The Gyrobee
and
Center-Line-Thrust

I have added this page as a result of a discussion I had with Dick DeGraw at Mentone in 2004. Dick, one of the most respected gyroplane designers around, made a passing remark that he would like to see me convert the Gyrobee to a center-line-thrust (CLT) configuration. My response was that a number of Bees have had their vertical-center-of-mass (CoM_v = to what most people call the vertical center-of-gravity) measured, using a variety of techniques, and the engine thrust-line on a stock Gyrobee (full fuel, and a 200+ pound pilot) is typically just 1-2 inches above the CoM_v. In effect, for all practical purposes the Gyrobee already was a CLT machine!

Dick was surprised and said I should make that more obvious in talking about the design. His surprise is understandable, since the aircraft looks like a "typical" pusher/Bensen derivative, many of which are notorious for having a thrust-line that is significantly higher than the CoM_v ! When stability discussions, driven by C. Beatty and J. Fourcade, began to look at alignment of the thrust line and CoM_v  as a key element in gyroplane stability, I found myself arguing that other factors had to be equally significant. I did so for two reasons - the fact that I assumed the Bee had a high thrust-line and the fact that the aircraft has gotten consistent rave reviews in terms of stability and handling  by everyone who has flown it. Either the Gyrobee didn't fly as well as everyone thought it did, which I knew to be nonsense, or there was something wrong with the theorizing with respect to stability! The resolution of the apparent conflict turned out to be simple - the Gyrobee did exhibit excellent stability and there was nothing wrong with the stability theories. The problem was the assumption that the Gyrobee obviously had a high thrust-line!

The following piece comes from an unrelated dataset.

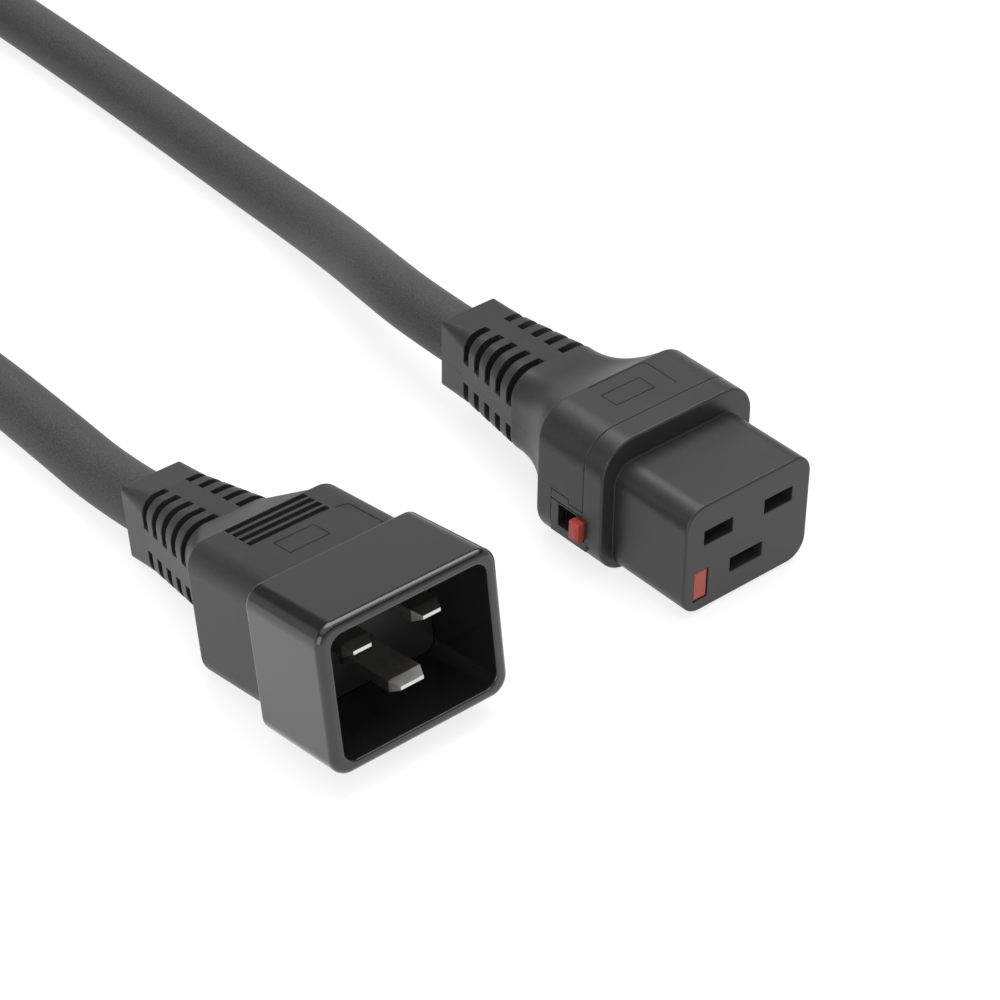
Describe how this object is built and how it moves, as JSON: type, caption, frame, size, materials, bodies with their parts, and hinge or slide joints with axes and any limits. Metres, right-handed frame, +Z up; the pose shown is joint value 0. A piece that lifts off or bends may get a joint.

When actually measured, there was no more than a 1-2 inch-offset between the thrust-line and CoM_v , well within the range of a modest horizontal stab in terms of damping! Lets look at why this is so:

The problem was, nobody (no matter what they say now) was paying much attention to CoM_v when the geometry of the Gyrobee, based on Holmann's Bumblebee) was being finalized in the late 80s. Designers and builders were making decisions based on other criteria. Sometimes this led to machines with marginal to dangerous stability characteristics. In the case of the Gyrobee, the dice rolled in our favor and the decisions contributed to enhanced stability:

• Airframe Weight Distribution. In order to meet the weight requirements of Part 103, the basic airframe was configured to be strong but absolutely as light as possible. This is particularly evident in the wheels and landing gear, with the result that minimizing weight in the lower part of the airframe has the effect of raising the CoM_v.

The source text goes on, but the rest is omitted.